Even if the federal government were to perform a miraculous backflip and provide industry assistance, this reprieve would only prolong recent miseries and delay the inevitable.
The road that Holden has travelled, especially in the past few years,has been littered with potholes and hazards. Rising labour costs, low import tariffs and the high Australian dollar have had two acutely damaging effects.
Firstly, they have made Holden's exports, relative to those of other car manufacturers, exceedingly expensive, and therefore, uncompetitive.
Secondly, they have resulted in an influx of comparatively cheaper, but equally reliable cars from Asia, which have proved to be a more attractive option. In short, Australians simply aren't buying Holdens anymore.
These falling export margins and decreased domestic demand have critically undermined Holden's financial position. While modest profits of $112.4 million and $89.7 million were reported for 2010 and 2011 respectively, for every other year since 2005, Holden has traded at a loss. The latest figures available, from 2012, show an abysmal turnover of -$152.8 million. This is despite the fact that the Australian government has awarded a total of $2.2 billion of taxpayer money in industry assistance over the past 12 years.
Unfortunately, this sorry saga is not an unfamiliar narrative. All Australian manufacturers are facing the same challenges and will soon, if they haven't already, meet a similar fate.

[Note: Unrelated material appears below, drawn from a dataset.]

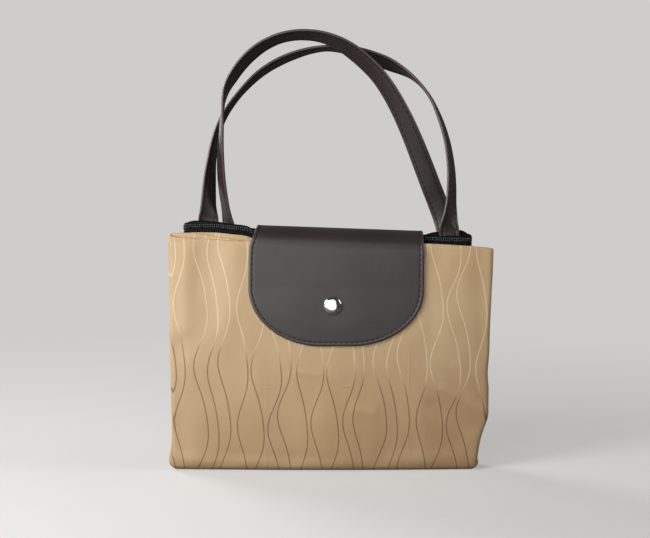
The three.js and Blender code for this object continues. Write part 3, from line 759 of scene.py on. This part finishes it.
tape_material, tree, shader = new_material("black_tape", linear(7, 8, 9), 0.8, Specular_IOR_Level=0.12)
calc = partial(maths, tree)
_, _, along_tape, up_tape = flat_place(tree, "tape")
twill_pitch = 0.9
twill = calc("ADD", along_tape, calc("MULTIPLY", up_tape, 1.2))
twill = calc("MULTIPLY_ADD", calc("SINE", calc("MULTIPLY", twill, 2 * math.pi / twill_pitch)), 0.5, 0.5)
fuzz = noise_at(tree, 900, 2)
tone = mix(tree, twill, linear(4, 5, 6), linear(13, 15, 17))
tone = mix(tree, calc("MULTIPLY", fuzz, 0.3), tone, linear(22, 25, 28))
wire(tree, shader, tone, ramp(tree, fuzz, 0.3, 0.8, 0.55, 0.72), add_bump(tree, twill, 0.00012, 0.7))

zip_tape = new_piece("zip_tape_band", tape_points, tape_faces, tape_material)
coil_side = 4  # the point of the profile whose line the tape's length is measured on
tape_run = np.repeat(length_along(zip_stack[:, coil_side]), profile_count)
store_uv(zip_tape, "tape", tape_run, np.stack(tape_height, 1).ravel())
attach(zip_tape, "root")
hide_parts("zip")

# Rows of small like pieces, such as coil loops and stitches, are set along a line at an even spacing.
# Each point of the line says which way its piece lies and which way it faces.
row_tree = bpy.data.node_groups.new("row_of_small_pieces", "GeometryNodeTree")
row_sockets = {}
for name, kind in (
    ("Line", "Geometry"), ("Spacing", "Float"), ("Small Piece", "Object"), ("Size Spread", "Float"),
    ("Seed", "Int"), ("Finish", "Material"),
):
    socket = row_tree.interface.new_socket(name=name, in_out="INPUT", socket_type="NodeSocket" + kind)
    row_sockets[name] = socket.identifier
row_tree.interface.new_socket(name="Row", in_out="OUTPUT", socket_type="NodeSocketGeometry")
row_node = partial(add_node, row_tree)
row_in = row_node("NodeGroupInput").outputs
curve = row_node("GeometryNodeMeshToCurve", {"Mesh": row_in["Line"]}).outputs["Curve"]
spaced = row_node("GeometryNodeCurveToPoints", {"Curve": curve, "Length": row_in["Spacing"]}, mode="LENGTH")
lies, faces_to = (
    row_node("GeometryNodeInputNamedAttribute", {"Name": name}, data_type="FLOAT_VECTOR").outputs["Attribute"]
    for name in ("lies", "faces")
)
laid = row_node("FunctionNodeAlignRotationToVector", {"Vector": lies}, axis="Z").outputs["Rotation"]
turned = row_node(
    "FunctionNodeAlignRotationToVector", {"Rotation": laid, "Vector": faces_to}, axis="Y", pivot_axis="Z"
).outputs["Rotation"]
least, most = (maths(row_tree, kind, 1.0, row_in["Size Spread"]) for kind in ("SUBTRACT", "ADD"))
spread = row_node("FunctionNodeRandomValue", {2: least, 3: most, "Seed": row_in["Seed"]}, data_type="FLOAT")
picked = row_node("GeometryNodeObjectInfo", {"Object": row_in["Small Piece"]}).outputs["Geometry"]
placed = row_node("GeometryNodeInstanceOnPoints", {
    "Points": spaced.outputs["Points"], "Instance": picked, "Rotation": turned, "Scale": spread.outputs[1]
}).outputs["Instances"]
real = row_node("GeometryNodeRealizeInstances", {"Geometry": placed}).outputs["Geometry"]
finished = row_node("GeometryNodeSetMaterial", {"Geometry": real, "Material": row_in["Finish"]})
row_node("NodeGroupOutput", {"Row": finished.outputs["Geometry"]})


def bent_rod(name, length, wide, tall, sink):
    """Small rod along Z, round at its ends, whose ends dip by sink towards -Y; sizes in millimetres."""
    around, along = 7, 6
    points = []
    for i in range(along + 1):
        angle = math.pi * i / along
        end = math.sin(angle) ** 0.6 if 0 < i < along else 0.05
        z = -math.cos(angle) * length / 2
        for j in range(around):
            turn = 2 * math.pi * j / around
            dip = sink * (2 * z / length) ** 2
            points.append((wide / 2 * end * math.cos(turn), tall / 2 * end * math.sin(turn) - dip, z))
    faces = ring_faces(0, along + 1, around, True)
    faces.append(tuple(range(around)))
    faces.append(tuple(range(along * around, (along + 1) * around))[::-1])
    return new_piece(name, points, facing_out(points, faces), tape_material)


def row_along(name, lines, small_piece, spacing, finish, seed, size_spread=0.04):
    """Sets small pieces along lines of (point, lies, faces) rows; returns the finished piece."""
    edges, start = [], 0
    for line in lines:
        edges += [(i, i + 1) for i in range(start, start + len(line) - 1)]
        start += len(line)
    points, lies, faces = zip(*(row for line in lines for row in line))
    mesh = bpy.data.meshes.new(name)
    mesh.from_pydata([tuple(p) for p in np.asarray(points) * 0.001], edges, [])
    for way, vectors in (("lies", lies), ("faces", faces)):
        layer = mesh.attributes.new(way, "FLOAT_VECTOR", "POINT")
        layer.data.foreach_set("vector", np.asarray(vectors, np.float32).ravel())
    guide = bpy.data.objects.new(name + "_line", mesh)
    scene.collection.objects.link(guide)
    modifier = guide.modifiers.new("row", "NODES")
    modifier.node_group = row_tree
    for socket, value in (
        ("Spacing", spacing * 0.001), ("Small Piece", small_piece), ("Size Spread", size_spread),
        ("Seed", seed), ("Finish", finish),
    ):
        modifier[row_sockets[socket]] = value
    made = bpy.data.meshes.new_from_object(guide.evaluated_get(bpy.context.evaluated_depsgraph_get()))
    made.name = name
    made.polygons.foreach_set("use_smooth", [True] * len(made.polygons))
    piece = bpy.data.objects.new(name, made)
    scene.collection.objects.link(piece)
    guide.modifiers.clear()
    bpy.data.objects.remove(guide)
    return piece


coil_material, tree, shader = new_material("black_coil", linear(20, 25, 29), 0.3, Specular_IOR_Level=0.7)
wear = ramp(tree, noise_at(tree, 320, 3), 0.35, 0.75)
tone = mix(tree, wear, linear(18, 23, 26), linear(40, 48, 53))
normal = add_bump(tree, noise_at(tree, 1500, 2), 0.00004, 0.4)
wire(tree, shader, tone, ramp(tree, wear, 0, 1, 0.26, 0.36), normal)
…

In the food and fruit manufacturing industries, Heinz and Rosella have either relocated operations elsewhere or closed down completely in recent years. SPC Ardmona, the producer of the iconic Goulburn Valley and SPC preserved fruit products, appears to be going the same way. It has recently launched anti-dumping and safeguards proceedings in a last-ditch attempt to keep operating. Both of these proceedings aim to reduce the impact of the influx of cheaper imported products that is currently injuring SPC Ardmona by providing legal grounds for the implementation of higher tariffs. Whilst this would provide a temporary lifeline, it is unlikely that they will guarantee the manufacturer's future viability.